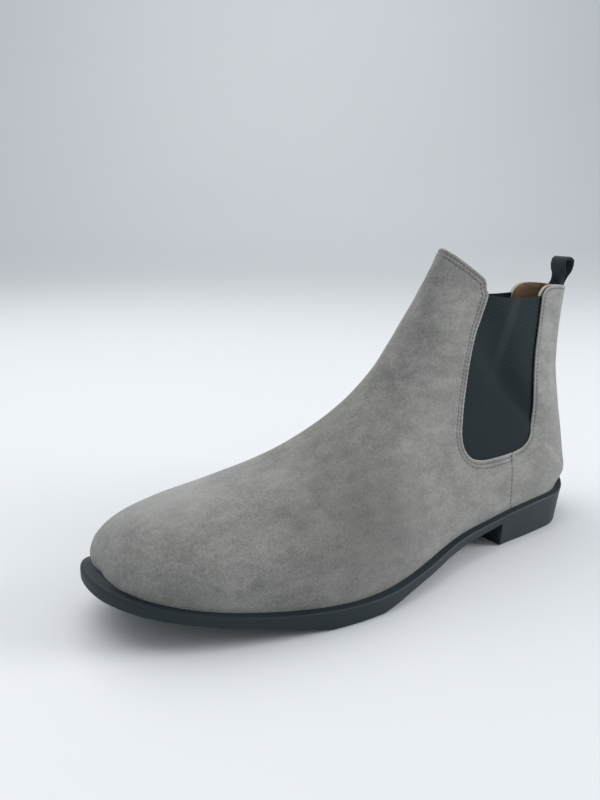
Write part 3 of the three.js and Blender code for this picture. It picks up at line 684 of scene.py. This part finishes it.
SUEDE_FINISH = suede_finish()
ELASTIC_FINISH = elastic_finish()
WEBBING_FINISH = webbing_finish()
LINING_FINISH = lining_finish()
CUT_EDGE_FINISH = cut_edge_finish()
RUBBER_FINISH = rubber_finish()
THREAD_FINISH = thread_finish()

# ---------------------------------------------------------------- upper
seam = rounded(SIDE_SEAM)
vamp_rim = rounded(GORE_FRONT[::-1] + FRONT_TOPLINE)
quarter_rim = rounded(REAR_TOPLINE[::-1] + GORE_REAR[::-1])

seam_ts = outer_line(seam, lowest=0)
seam_t = seam_ts[0, 0]


def crossing_end(line, goal):
    """A cut-off line with its last point drawn out to the ridge (s = 1) or the back (s = 0)."""
    slope = (line[-1, 0] - line[-2, 0]) / max(abs(line[-1, 1] - line[-2, 1]), 1e-6)
    reach = abs(goal - line[-1, 1])
    return np.vstack([line, [line[-1, 0] + slope * min(reach, 0.05), goal]])


vamp_rim_ts = crossing_end(outer_line(vamp_rim, highest=1), 1.0)
quarter_rim_ts = crossing_end(outer_line(quarter_rim, lowest=0)[::-1], 0.0)[::-1]
back_t = quarter_rim_ts[0, 0]


def vamp_outline():
    toe = np.column_stack([np.zeros(60), np.linspace(2, 0, 60)])
    outer = [foot_line(0, seam_t, 0), seam_ts, vamp_rim_ts]
    inner = [mirrored(vamp_rim_ts), mirrored(seam_ts), foot_line(seam_t, 0, 2)]
    return tidy_outline([*outer, *inner, toe[1:-1]])


def quarter_outline(inner):
    parts = [foot_line(seam_t, back_t, 0), quarter_rim_ts, seam_ts[::-1]]
    if inner:
        parts = [np.column_stack([p[:, 0], 2 - p[:, 1]]) for p in parts]
    return tidy_outline(parts)


def on_side(ts, inner):
    return np.column_stack([ts[:, 0], 2 - ts[:, 1]]) if inner else ts


def make_vamp():
    extra = np.vstack([ring_points(vamp_rim, 1, True), ring_points(seam, 1, True)])
    cells, faces = flat_pattern(vamp_outline(), extra)
    vamp = sewn_face(cells, faces, 0, "suede_vamp", [SUEDE_FINISH])
    rim, side = dense(vamp_rim_ts), dense(seam_ts)
    dress_edges(vamp, [([rim, mirrored(rim)], (ROW_NEAR, ROW_FAR), EDGE_ROUND, 1),
                       ([side, mirrored(side)], (ROW_SEAM,), 0.3, 0.1)], 0.3)
    apply_modifier(vamp, "SOLIDIFY", thickness=SUEDE * MM, offset=-1)
    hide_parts("vamp")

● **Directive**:
Print the whole listing again, exactly.

● **Answer**:
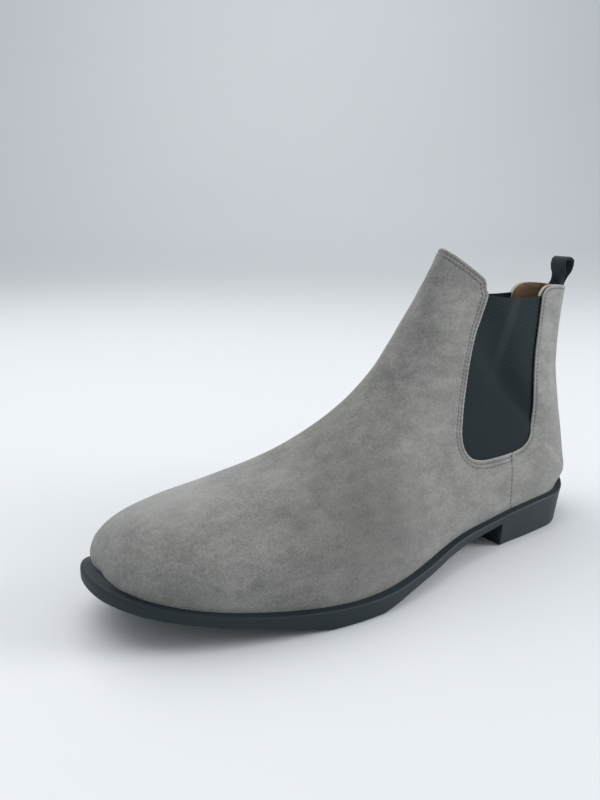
Write part 3 of the three.js and Blender code for this picture. It picks up at line 684 of scene.py. This part finishes it.
SUEDE_FINISH = suede_finish()
ELASTIC_FINISH = elastic_finish()
WEBBING_FINISH = webbing_finish()
LINING_FINISH = lining_finish()
CUT_EDGE_FINISH = cut_edge_finish()
RUBBER_FINISH = rubber_finish()
THREAD_FINISH = thread_finish()

# ---------------------------------------------------------------- upper
seam = rounded(SIDE_SEAM)
vamp_rim = rounded(GORE_FRONT[::-1] + FRONT_TOPLINE)
quarter_rim = rounded(REAR_TOPLINE[::-1] + GORE_REAR[::-1])

seam_ts = outer_line(seam, lowest=0)
seam_t = seam_ts[0, 0]


def crossing_end(line, goal):
    """A cut-off line with its last point drawn out to the ridge (s = 1) or the back (s = 0)."""
    slope = (line[-1, 0] - line[-2, 0]) / max(abs(line[-1, 1] - line[-2, 1]), 1e-6)
    reach = abs(goal - line[-1, 1])
    return np.vstack([line, [line[-1, 0] + slope * min(reach, 0.05), goal]])


vamp_rim_ts = crossing_end(outer_line(vamp_rim, highest=1), 1.0)
quarter_rim_ts = crossing_end(outer_line(quarter_rim, lowest=0)[::-1], 0.0)[::-1]
back_t = quarter_rim_ts[0, 0]


def vamp_outline():
    toe = np.column_stack([np.zeros(60), np.linspace(2, 0, 60)])
    outer = [foot_line(0, seam_t, 0), seam_ts, vamp_rim_ts]
    inner = [mirrored(vamp_rim_ts), mirrored(seam_ts), foot_line(seam_t, 0, 2)]
    return tidy_outline([*outer, *inner, toe[1:-1]])


def quarter_outline(inner):
    parts = [foot_line(seam_t, back_t, 0), quarter_rim_ts, seam_ts[::-1]]
    if inner:
        parts = [np.column_stack([p[:, 0], 2 - p[:, 1]]) for p in parts]
    return tidy_outline(parts)


def on_side(ts, inner):
    return np.column_stack([ts[:, 0], 2 - ts[:, 1]]) if inner else ts


def make_vamp():
    extra = np.vstack([ring_points(vamp_rim, 1, True), ring_points(seam, 1, True)])
    cells, faces = flat_pattern(vamp_outline(), extra)
    vamp = sewn_face(cells, faces, 0, "suede_vamp", [SUEDE_FINISH])
    rim, side = dense(vamp_rim_ts), dense(seam_ts)
    dress_edges(vamp, [([rim, mirrored(rim)], (ROW_NEAR, ROW_FAR), EDGE_ROUND, 1),
                       ([side, mirrored(side)], (ROW_SEAM,), 0.3, 0.1)], 0.3)
    apply_modifier(vamp, "SOLIDIFY", thickness=SUEDE * MM, offset=-1)
    hide_parts("vamp")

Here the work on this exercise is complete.